Pudesse eu opinar sobre o fato, defenderia que ninguém fosse pra Disney. O Brasil, de fato, possui lugares belíssimos, sobretudo o Nordeste, como o próprio Guedes lembrou, e eu incluiria os países de nossos irmãos latino-americanos e a própria Cuba, lugar a que nos habituamos a receber convites para viajar só com passagem de ida. A questão, no entanto, não é turística. O ministro preferido de Bolsonaro foi taxativo: há oportunidades, como conhecer Orlando, que não devem ser para todos, a começar pelas empregadas domésticas, tomadas como símbolo da pobreza que deve se resignar com sua baixíssima capacidade de consumir bens e serviços.

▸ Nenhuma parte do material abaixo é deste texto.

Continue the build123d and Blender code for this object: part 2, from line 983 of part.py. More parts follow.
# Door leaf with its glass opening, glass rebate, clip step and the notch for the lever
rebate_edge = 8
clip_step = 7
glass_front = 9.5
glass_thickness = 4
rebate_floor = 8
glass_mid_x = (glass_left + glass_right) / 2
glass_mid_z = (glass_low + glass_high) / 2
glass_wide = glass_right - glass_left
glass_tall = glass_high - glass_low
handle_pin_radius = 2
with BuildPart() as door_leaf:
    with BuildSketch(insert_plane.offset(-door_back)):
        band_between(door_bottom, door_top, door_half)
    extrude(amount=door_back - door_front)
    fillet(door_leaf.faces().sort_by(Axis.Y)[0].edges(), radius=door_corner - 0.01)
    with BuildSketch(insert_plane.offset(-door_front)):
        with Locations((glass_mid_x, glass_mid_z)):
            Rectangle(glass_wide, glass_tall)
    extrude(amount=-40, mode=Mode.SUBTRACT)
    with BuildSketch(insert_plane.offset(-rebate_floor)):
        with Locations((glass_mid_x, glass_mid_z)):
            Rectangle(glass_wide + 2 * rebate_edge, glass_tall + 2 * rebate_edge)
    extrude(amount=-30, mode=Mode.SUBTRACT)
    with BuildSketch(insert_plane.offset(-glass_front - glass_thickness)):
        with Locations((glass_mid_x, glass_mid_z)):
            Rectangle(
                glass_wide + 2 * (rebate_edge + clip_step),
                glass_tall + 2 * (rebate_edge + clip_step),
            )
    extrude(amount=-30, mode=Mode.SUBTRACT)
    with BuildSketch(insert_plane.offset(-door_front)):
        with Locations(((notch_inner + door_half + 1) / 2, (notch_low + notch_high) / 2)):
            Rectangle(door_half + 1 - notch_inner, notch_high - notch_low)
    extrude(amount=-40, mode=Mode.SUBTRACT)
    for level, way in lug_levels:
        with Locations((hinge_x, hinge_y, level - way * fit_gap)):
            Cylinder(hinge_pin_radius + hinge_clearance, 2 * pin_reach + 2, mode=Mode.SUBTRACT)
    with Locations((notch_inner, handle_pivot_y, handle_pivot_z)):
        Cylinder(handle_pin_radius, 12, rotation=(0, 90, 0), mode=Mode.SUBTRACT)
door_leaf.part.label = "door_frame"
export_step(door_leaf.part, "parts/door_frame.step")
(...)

Essa é a superfície da fala, sem entrelinhas, mas há camadas mais profundas nesse discurso.
Sem exigir demais da memória, lembrei prontamente de duas situações exemplares que ocorreram durante os governos do PT. A primeira se deu no dia 15 de novembro de 2010, quando o jornalista Luis Carlos Prates, da RBS (filiada da Rede Globo em Santa Catarina) foi convidado pelo apresentador a comentar os acidentes nas estradas nos últimos feriados de então. A culpa do número alto de vítimas, segundo Prates, era da popularização do automóvel, e arrematou: “Hoje, qualquer miserável tem um carro”. A segunda, em fevereiro de 2014, envolveu professora Rosa Marina Meyer, que fotografou um sujeito que, segundo seus critérios, estava muito mal vestido para frequentar o saguão do Santos Dumont. Em sua postagem no Facebook escreveu “Aeroporto ou rodoviária?”. O fotografado, Marcelo Santos, era advogado e voltava de um cruzeiro. O caso repercutiu na grande mídia.

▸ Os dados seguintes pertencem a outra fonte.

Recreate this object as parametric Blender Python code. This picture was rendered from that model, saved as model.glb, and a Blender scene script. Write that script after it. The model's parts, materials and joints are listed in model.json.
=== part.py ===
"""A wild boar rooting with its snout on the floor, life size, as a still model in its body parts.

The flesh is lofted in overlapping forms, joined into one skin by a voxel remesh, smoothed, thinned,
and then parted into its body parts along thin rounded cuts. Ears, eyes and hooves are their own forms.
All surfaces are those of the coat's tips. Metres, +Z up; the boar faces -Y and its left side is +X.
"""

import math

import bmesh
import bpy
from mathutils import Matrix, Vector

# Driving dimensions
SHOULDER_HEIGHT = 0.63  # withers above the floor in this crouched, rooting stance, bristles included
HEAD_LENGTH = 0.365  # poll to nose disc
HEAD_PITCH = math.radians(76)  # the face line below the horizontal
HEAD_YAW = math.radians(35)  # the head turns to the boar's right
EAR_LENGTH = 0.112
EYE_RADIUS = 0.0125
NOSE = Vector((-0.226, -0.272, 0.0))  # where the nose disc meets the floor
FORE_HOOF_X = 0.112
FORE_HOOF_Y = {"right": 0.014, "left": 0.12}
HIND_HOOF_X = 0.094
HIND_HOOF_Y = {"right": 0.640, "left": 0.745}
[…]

Estou muito convicto de que Paulo Guedes não pensou em se insurgir contra as empregadas domésticas como categoria particular, até porque a ida à Disney não era parte da realidade da maioria das trabalhadoras e trabalhadores do Brasil. O que está em jogo é não apenas esse ódio aos pobres que partilha com Rosa Marina Meyer, Luis Carlos Prates e tantos outros, mas o símbolo da ampliação de direitos de toda classe trabalhadora que Guedes e o atual governo tanto condenam. Recorde-se, igualmente, a longa discussão que sucedeu a Emenda Constitucional 72, mais conhecida como a PEC das Domésticas (PEC 66/2012) durante o primeiro mandato de Dilma Rousseff. Naquela época, todas as forças de atraso da mentalidade senhorial e escravagista vieram à tona, inclusive com argumentos emocionais de pessoas iluminadas que supostamente tratavam as empregadas domésticas como parte da família e que veriam esse laço se dissolver graças à frieza da regulamentação de seu ofício.

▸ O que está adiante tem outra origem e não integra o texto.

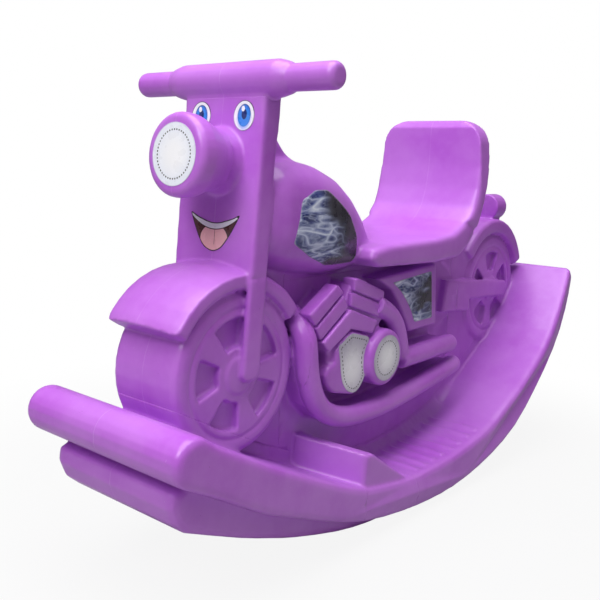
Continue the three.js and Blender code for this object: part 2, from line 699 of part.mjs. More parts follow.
const coverTool = disc(coverCentre, coverRadius + gap, 0, 2 * coverX);
const rootX = coreHalf + gap;
const leftPieces = {
  grip: grip(),
  fork_blade: sideBlock(bladeOutline(0), bladeInnerX, columnHalf, bladeEdge),
  foot_stop: footStop(),
  front_fin_upper: rootedBlock(frontFinUpper, rootX, engineX, finEdge),
  front_fin_lower: rootedBlock(frontFinLower, rootX, engineX, finEdge),
  rear_fin_upper: rootedBlock(rearFinUpper, rootX, engineX, finEdge),
  rear_fin_lower: rootedBlock(rearFinLower, rootX, engineX, finEdge),
  cylinder_chevron: cut(rootedBlock(chevron, rootX, chevronX, finEdge), coverTool),
  crankcase: cut(rootedBlock(crankcase, rootX, crankcaseX, finEdge), coverTool),
  round_cover: disc(coverCentre, coverRadius, rootX, coverX, coverEdge),
  lower_exhaust: cut(rootedBlock(bandOutline(lowPipeLine, lowPipeHalf, 20), rootX, lowPipeX, lowPipeEdge),
    wheelCutter(frontWheelCentre)),
  upper_exhaust: cut(rootedBlock(highPipe, rootX, highPipeX, highPipeEdge), coverTool),
  side_panel: rootedBlock(panel, rootX, panelX, panelEdge),
  swing_arm: cut(sideBlock(armOutline, rootX, armX, armEdge), rearWheelTool(rearWheelHalfWidth),
    rearWheelTool(rearWheelHalfWidth + hubHeight, hubRadius)),
};
for (const [name, geometry] of Object.entries(leftPieces)) {
  moulded(`${name}_left`, geometry);
  moulded(`${name}_right`, mirrored(geometry));
}

const leftLabels = {
  eye_label: [faceLabel(eyeShape(1), eyeZ), white],
  tank_label: [cut(tankLabel(), tankTool), darkPrint],
  shield_label: [cut(sideBlock(shieldLabel, crankcaseX + gap, crankcaseX + gap + labelThickness), coverTool), white],
  cover_label: [disc(coverCentre, coverLabelRadius, coverX + gap, coverX + gap + labelThickness), white],
  panel_label: [sideBlock(panelLabel, panelX + gap, panelX + gap + labelThickness), darkPrint],
};
for (const [name, [geometry, colour]] of Object.entries(leftLabels)) {
  printed(`${name}_left`, geometry, colour);
  printed(`${name}_right`, mirrored(geometry), colour);
}

export default group;
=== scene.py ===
"""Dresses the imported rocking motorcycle: soft moulded plastic, printed labels and a plain pale studio."""

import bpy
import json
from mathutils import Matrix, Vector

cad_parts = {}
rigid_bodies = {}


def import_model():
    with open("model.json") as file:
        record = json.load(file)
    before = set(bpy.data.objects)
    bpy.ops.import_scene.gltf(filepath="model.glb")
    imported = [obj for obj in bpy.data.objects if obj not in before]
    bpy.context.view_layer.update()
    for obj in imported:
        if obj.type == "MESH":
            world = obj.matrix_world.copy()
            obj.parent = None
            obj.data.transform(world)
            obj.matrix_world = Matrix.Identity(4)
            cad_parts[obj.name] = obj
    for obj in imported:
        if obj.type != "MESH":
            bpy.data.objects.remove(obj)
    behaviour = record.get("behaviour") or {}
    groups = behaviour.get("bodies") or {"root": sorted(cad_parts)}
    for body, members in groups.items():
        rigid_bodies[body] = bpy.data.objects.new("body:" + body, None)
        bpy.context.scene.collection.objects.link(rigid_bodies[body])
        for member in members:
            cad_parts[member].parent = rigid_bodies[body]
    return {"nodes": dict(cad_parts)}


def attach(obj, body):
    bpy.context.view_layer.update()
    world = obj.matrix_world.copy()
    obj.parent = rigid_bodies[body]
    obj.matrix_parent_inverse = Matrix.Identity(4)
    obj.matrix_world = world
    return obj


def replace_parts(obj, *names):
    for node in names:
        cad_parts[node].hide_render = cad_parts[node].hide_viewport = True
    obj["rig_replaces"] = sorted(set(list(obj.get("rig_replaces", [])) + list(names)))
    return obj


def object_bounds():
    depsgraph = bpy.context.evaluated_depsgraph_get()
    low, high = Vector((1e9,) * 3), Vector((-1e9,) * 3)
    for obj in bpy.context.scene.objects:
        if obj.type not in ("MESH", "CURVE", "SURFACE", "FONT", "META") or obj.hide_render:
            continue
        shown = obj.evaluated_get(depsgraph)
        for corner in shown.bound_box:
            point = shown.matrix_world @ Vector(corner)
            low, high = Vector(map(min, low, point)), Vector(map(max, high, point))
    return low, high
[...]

É bom que se recorde também, para não ser injusto, que a crítica ao consumo também vinha de setores da esquerda, ainda que por razões diferentes. Não nego certa razão na lógica de que a cidadania e a politização não se dão pela capacidade de acessar bens outrora impossíveis, mas lembro das divergências viscerais que tive com quem bradava a tal “inclusão pelo consumo” como um fato pernicioso, sobretudo vindo de pessoas que jamais experimentaram severas restrições financeiras. Pois bem, agora não temos mais inclusão pelo consumo, mas uma verdadeira “exclusão pelo consumo”, já o ministro Paulo Guedes deixa claro aquilo que todos nós já sabíamos e Lula, insisto, cansou de alertar: para essa direita tacanha que assumiu o poder, há dois tipos de brasileiros, os pobres e ricos, e eles escolheram governar para os segundos.
Imagino que Bolsonaro e sua patota estejam satisfeitos com o atual cenário. De fato, empregadas domésticas não irão à Disney. A classe média, que adorava parcelar em 12 vezes a viagem das férias, também não. O dólar está muito alto, é verdade, mas também não há redução do desemprego, aumento significativo do poder de compra, crescimento da renda, valorização real do salário mínimo e tantas outras conquistas econômicas que poderiam fazer com que os brasileiros viajassem tanto para a Disney como para outros lugares de gosto duvidoso. O Mickey, de fato, se tornou um sonho distante, mas fica o consolo: se quiserem ir ver o Pateta, basta ir a Brasília e bater na porta do Ministério da Economia. Mas vá de ônibus, por favor. Aeroporto é só pra quem pode.